Paulo deseja enfatizar que seu ensino sobre a liderança masculina não é algo que seja bom para algumas pessoas, mas não para outras. Não, isso é uma parte do plano da criação de Deus e é o padrão que deve prevalecer em todas as igrejas. O versículo 36 confirma que a Palavra de Deus não é domínio exclusivo da igreja de Corinto. A palavra de Deus veio a eles e a todas as outras igrejas. Se isso é verdade, então os coríntios deveriam estar honrando a liderança masculina assim como todas as outras igrejas fazem.

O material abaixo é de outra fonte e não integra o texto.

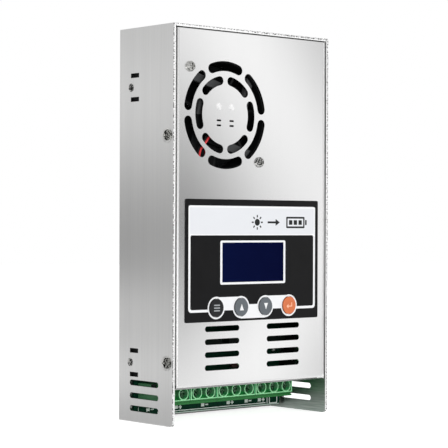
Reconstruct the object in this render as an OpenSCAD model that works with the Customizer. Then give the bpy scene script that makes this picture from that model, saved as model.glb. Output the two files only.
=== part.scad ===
// Wall-mounted charge controller in a folded aluminium case.
// Millimetres. X runs left to right, Y from the front to the back, Z up.
// Sizes are laid out from the case's front edges (y = 0) and its lower edges (z = 0), centred on x = 0;
// placed() then moves everything so that the origin is the centre of the part's footprint.

/* [Case] */
// Outer width of the case
case_w = 115; // [113:0.5:130]
// Outer height of the case
case_h = 215; // [208:1:250]
// Depth of the case, front edges to back face
case_d = 48; // [46.5:0.5:60]
// Thickness of the case sheet
sheet_t = 1.5; // [1.2:0.1:2]
// Inside radius of the case bends
bend_r = 0.6; // [0.4:0.1:1.2]
// Radius of the free lower corners of the side walls
corner_r = 2.5; // [1:0.1:3.5]
// Slit between the top wall and the side walls
seam = 0.25; // [0.15:0.05:0.4]

/* [Case mounting holes] */
// Distance of the side mounting holes from the back face
mount_back = 11.5; // [10:0.5:14]
// Height of the lower mounting holes
mount_z = 32.5; // [30:0.5:36]
// Distance between the lower and the upper mounting holes
mount_pitch = 150; // [130:1:155]
// Distance between the two columns of mounting holes in the back
mount_back_pitch = 75; // [60:1:80]
// Core hole radius of the mounting threads
mount_r = 1.65; // [1.6:0.05:2]
// Length of the drawn collar behind each mounting thread
collar_l = 1.2; // [0.6:0.1:1.6]
// Length of the hooking slots beside the side mounting holes
hook_l = 7.2; // [6:0.2:8]
// Height of the hooking slots
hook_h = 2.5; // [2:0.1:3.2]
// Height of each hooking slot above or below its mounting hole
hook_offset = 6.5; // [6:0.1:8]

/* [Vents] */
// Length of every vent slot
vent_l = 24.8; // [20:0.2:26]
// Height of every vent slot
vent_h = 3.1; // [2.4:0.1:3.6]
// Distance between neighbouring vent slots
vent_pitch = 7; // [6:0.1:7.5]
// Number of vent slots in each side wall
side_vents = 3; // [1:1:4]
// Height of the lowest side vent
side_vent_z = 7.5; // [6:0.1:9]
// Distance of the side vents' middle from the front edges
side_vent_y = 24.4; // [22:0.1:25]
// Number of rows of vent slots in the cover
cover_vents = 4; // [1:1:4]
// Height of the lowest cover vent
cover_vent_z = 30.3; // [27:0.1:31]
// Distance of each column of cover vents from the middle
cover_vent_x = 22.6; // [16:0.2:30]

/* [Front cover] */
// Thickness of the cover sheet
cover_t = 1.2; // [0.8:0.1:1.5]
// Gap between the cover and the case
cover_gap = 0.3; // [0.2:0.05:0.4]
// Height of the cover's lower edge
cover_z = 19.5; // [19:0.1:24]
// Depth of the cover's side flanges
flange_d = 10; // [8.5:0.5:14]
// Depth of the return along the cover's lower edge
lip_d = 5; // [3:0.5:8]
// Distance of the cover screws from the front edges
cover_screw_y = 5.2; // [4.8:0.1:5.6]
// Height of the lower cover screws
cover_screw_z = 33.8; // [30:0.2:40]
// Distance between the lower and the upper cover screws
cover_screw_pitch = 121.5; // [100:0.5:140]

/* [Fan] */
// Side of the square fan
fan_w = 60; // [58:0.5:61]
// Thickness of the fan
fan_d = 15; // [15:0.5:17]
// Distance of the fan's mounting holes from its sides
fan_hole_in = 5; // [4.5:0.1:5.5]
// Gap between the fan and the cover's left flange
fan_side_gap = 3.5; // [2.5:0.5:6.5]
// Distance of the fan's axis below the top of the case
fan_drop = 47.5; // [42:0.5:50]
// Number of fan blades
blades = 7; // [5:1:9]
// Gap between the blades and the fan's bore
blade_gap = 0.8; // [0.6:0.1:2.8]
// Radius of the rotor hub
hub_r = 13; // [12.5:0.1:14]
// Radius of the fan shaft
shaft_r = 1.5; // [1:0.05:1.6]
// Running clearance of the shaft and of the clamp screws
running_gap = 0.05; // [0.03:0.01:0.08]

/* [Fan grille] */
// Distance of the outer ring of slots inside the fan's outline
ring_in = 0.6; // [0:0.1:2]
// Width of the outer slots
ring_w = 5.4; // [4.5:0.1:5.6]
// Step from the outer ring of slots to the inner ring
ring_step = 8; // [7.4:0.1:9.4]
// Width of the inner slots
inner_ring_w = 4.9; // [4:0.1:5.2]
// Width of the bars between neighbouring slots
ring_bar = 2.8; // [2:0.1:4]
// Number of slots in each ring
ring_slots = 6; // [5:1:8]

/* [Control panel] */
// Width of the label overlay
label_w = 98.5; // [96:0.5:104]
// Height of the label overlay
label_h = 66.5; // [65:0.5:68]
// Height of the label's lower edge
label_z = 55.1; // [54.5:0.1:58]
// Thickness of the label overlay
label_t = 0.4; // [0.2:0.05:0.5]
// Width of the display window
window_w = 45.5; // [43:0.5:50]
// Height of the display window
window_h = 21.7; // [19:0.1:22.5]
// Height of the display's middle above the label's lower edge
window_up = 32.1; // [31:0.1:34]
// Width of the rim on which the display window rests
window_rim = 1; // [0.6:0.1:1.5]
// Sideways place of the display and the keys
panel_x = -0.4; // [-2:0.1:2]
// Distance between neighbouring keys
key_pitch = 18; // [15:0.1:19]
// Height of the keys above the label's lower edge
key_up_z = 7.5; // [7:0.1:8.5]
// Radius of a key
key_r = 4.9; // [4:0.05:5.4]
// Gap round a key
key_gap = 0.3; // [0.25:0.01:0.5]
// How far a key stands proud of the cover
key_proud = 1.1; // [1.05:0.05:1.4]
// How far a key can be pressed
key_travel = 0.3; // [0.2:0.05:0.35]
// Radius of a key's stem
stem_r = 1.7; // [1.3:0.05:2]
// Depth of the space between the cover and the display board
post_h = 7.4; // [7:0.1:9]

/* [Main board] */
// Thickness of both circuit boards
board_t = 1.6; // [1:0.1:2]
// Gap between the main board and the side walls
board_gap = 1.5; // [1:0.1:2.5]
// Height of the main board's lower edge
board_z = 2.2; // [1.5:0.1:4]
// Gap between the main board's upper edge and the top of the case
board_top_gap = 9; // [6:0.5:10]
// Height of the standoffs between the back wall and the board
standoff_h = 7.9; // [7:0.1:9]
// Distance of the standoffs from the board's side edges
standoff_in = 5; // [4.5:0.1:5.2]
// Thickness of the insulation sheet
film_t = 0.4; // [0.2:0.05:0.6]

/* [Terminals] */
// Distance between neighbouring poles
pole_pitch = 9.5; // [9.3:0.1:10]
// Gap between neighbouring terminal blocks
block_gap = 0.3; // [0.2:0.05:0.4]
// Sideways place of the middle of the terminal row
row_x = -1.1; // [-1.5:0.1:1.5]
// Height of a terminal block above the board
block_d = 19; // [18.6:0.1:21]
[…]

O ensino da Bíblia pode ser controverso, mas não é contraditório. Paulo não proíbe as mulheres de orar e profetizar na assembleia. Pelo contrário, ele deseja que o façam de uma forma que honre a liderança masculina (1Co 11.2-16). Entre outras coisas, isso significa que as mulheres podem profetizar, mas não podem julgar as profecias (1Co 14.34-36). Este ensino reflete a preocupação prática de Paulo com as mulheres que ministram em igrejas e como elas podem fazer isso de uma forma que honre a liderança. Essa mesma preocupação deve marcar todas as congregações – até mesmo a nossa.
[i] Richard B. Hays, First Corinthians, Interpretation (Louisville, KY: John Knox, 1997), 249.
[ii] D. A Carson, “‘Silent in the Churches’: On the Role of Women in 1 Corinthians 14:33b-36,” in Recovering Biblical Manhood & Womanhood: A Response to Evangelical Feminism (Wheaton, IL: Crossway, 1991), 140–53.